Brief: Below this line is a set of entries; quote exactly the lines from the line that contains "Model this object" to the line that contains "notch_height = 11.1", both lines included.

----- Dataset records

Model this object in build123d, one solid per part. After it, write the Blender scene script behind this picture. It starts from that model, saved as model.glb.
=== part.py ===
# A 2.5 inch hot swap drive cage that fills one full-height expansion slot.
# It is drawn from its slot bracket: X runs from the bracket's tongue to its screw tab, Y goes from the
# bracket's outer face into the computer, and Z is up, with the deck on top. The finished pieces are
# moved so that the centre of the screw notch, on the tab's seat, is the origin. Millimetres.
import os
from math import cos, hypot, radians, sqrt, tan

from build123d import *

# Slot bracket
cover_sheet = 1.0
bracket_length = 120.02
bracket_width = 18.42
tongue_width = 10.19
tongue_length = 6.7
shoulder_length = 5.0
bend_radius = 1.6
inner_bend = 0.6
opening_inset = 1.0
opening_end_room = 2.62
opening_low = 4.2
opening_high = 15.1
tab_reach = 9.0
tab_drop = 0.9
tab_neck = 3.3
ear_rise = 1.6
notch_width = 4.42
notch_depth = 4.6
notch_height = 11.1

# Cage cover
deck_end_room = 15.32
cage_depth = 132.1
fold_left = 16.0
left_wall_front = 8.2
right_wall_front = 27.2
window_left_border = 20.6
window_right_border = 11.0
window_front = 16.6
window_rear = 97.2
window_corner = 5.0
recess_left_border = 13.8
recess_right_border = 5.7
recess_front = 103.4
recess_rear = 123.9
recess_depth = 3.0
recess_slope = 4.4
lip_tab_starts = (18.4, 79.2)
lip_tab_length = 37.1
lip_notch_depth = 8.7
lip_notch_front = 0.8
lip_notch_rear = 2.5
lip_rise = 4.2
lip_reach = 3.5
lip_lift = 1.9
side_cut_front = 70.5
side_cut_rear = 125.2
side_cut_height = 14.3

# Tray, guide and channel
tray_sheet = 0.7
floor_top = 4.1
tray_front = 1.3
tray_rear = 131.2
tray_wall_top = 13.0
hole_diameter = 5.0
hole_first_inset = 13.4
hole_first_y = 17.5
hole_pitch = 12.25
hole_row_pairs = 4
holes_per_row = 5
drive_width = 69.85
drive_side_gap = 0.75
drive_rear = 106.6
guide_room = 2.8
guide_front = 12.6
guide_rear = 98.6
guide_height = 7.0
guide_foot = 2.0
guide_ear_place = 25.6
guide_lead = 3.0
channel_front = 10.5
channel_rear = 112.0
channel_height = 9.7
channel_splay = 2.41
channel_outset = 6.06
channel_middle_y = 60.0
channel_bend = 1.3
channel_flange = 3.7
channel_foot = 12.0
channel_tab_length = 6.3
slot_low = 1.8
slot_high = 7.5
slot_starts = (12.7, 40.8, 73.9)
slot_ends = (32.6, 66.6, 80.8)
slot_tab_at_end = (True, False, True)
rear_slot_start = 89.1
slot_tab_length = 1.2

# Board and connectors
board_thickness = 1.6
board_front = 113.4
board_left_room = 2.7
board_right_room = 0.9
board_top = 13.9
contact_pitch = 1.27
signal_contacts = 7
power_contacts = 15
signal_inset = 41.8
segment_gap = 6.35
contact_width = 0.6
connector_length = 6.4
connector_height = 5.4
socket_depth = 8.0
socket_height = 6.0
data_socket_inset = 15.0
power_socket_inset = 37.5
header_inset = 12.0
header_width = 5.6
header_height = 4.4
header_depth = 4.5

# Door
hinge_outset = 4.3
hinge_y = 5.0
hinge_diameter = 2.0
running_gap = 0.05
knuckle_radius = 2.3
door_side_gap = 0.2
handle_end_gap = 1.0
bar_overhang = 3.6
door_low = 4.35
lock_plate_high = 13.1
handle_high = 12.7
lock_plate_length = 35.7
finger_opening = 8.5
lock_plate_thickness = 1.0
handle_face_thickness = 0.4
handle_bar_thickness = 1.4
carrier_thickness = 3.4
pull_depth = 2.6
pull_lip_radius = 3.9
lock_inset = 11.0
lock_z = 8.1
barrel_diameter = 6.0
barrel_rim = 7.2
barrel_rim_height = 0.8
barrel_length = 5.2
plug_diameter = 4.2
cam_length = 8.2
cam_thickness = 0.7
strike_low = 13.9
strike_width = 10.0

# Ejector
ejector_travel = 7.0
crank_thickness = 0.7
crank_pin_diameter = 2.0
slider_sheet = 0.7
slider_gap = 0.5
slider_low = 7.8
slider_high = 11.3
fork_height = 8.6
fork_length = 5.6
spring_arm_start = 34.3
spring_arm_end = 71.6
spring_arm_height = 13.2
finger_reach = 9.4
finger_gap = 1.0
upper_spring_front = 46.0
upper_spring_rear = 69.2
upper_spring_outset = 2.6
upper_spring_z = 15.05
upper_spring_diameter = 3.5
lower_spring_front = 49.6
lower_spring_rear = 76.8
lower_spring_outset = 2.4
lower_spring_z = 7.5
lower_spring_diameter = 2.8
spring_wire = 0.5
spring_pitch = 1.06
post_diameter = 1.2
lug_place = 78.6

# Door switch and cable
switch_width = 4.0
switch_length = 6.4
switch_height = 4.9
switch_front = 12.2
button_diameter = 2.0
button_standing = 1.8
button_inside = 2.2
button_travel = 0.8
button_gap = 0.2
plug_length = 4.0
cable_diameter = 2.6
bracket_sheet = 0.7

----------
----- Dataset records

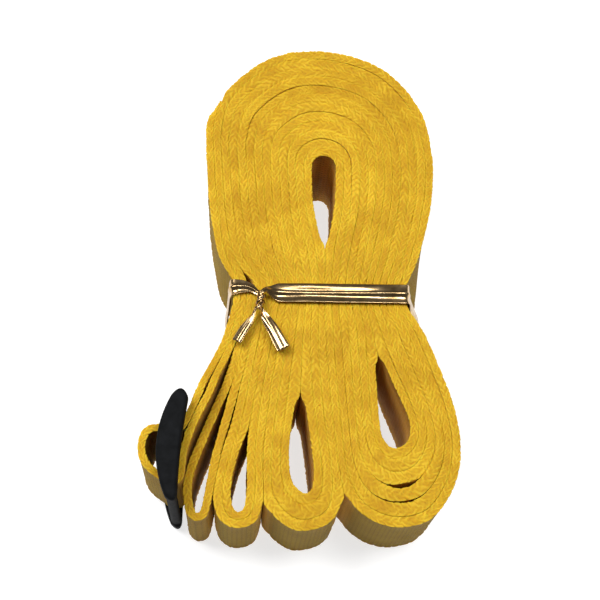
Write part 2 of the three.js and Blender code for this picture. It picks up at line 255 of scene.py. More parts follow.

----------

Task result:
Model this object in build123d, one solid per part. After it, write the Blender scene script behind this picture. It starts from that model, saved as model.glb.
=== part.py ===
# A 2.5 inch hot swap drive cage that fills one full-height expansion slot.
# It is drawn from its slot bracket: X runs from the bracket's tongue to its screw tab, Y goes from the
# bracket's outer face into the computer, and Z is up, with the deck on top. The finished pieces are
# moved so that the centre of the screw notch, on the tab's seat, is the origin. Millimetres.
import os
from math import cos, hypot, radians, sqrt, tan

from build123d import *

# Slot bracket
cover_sheet = 1.0
bracket_length = 120.02
bracket_width = 18.42
tongue_width = 10.19
tongue_length = 6.7
shoulder_length = 5.0
bend_radius = 1.6
inner_bend = 0.6
opening_inset = 1.0
opening_end_room = 2.62
opening_low = 4.2
opening_high = 15.1
tab_reach = 9.0
tab_drop = 0.9
tab_neck = 3.3
ear_rise = 1.6
notch_width = 4.42
notch_depth = 4.6
notch_height = 11.1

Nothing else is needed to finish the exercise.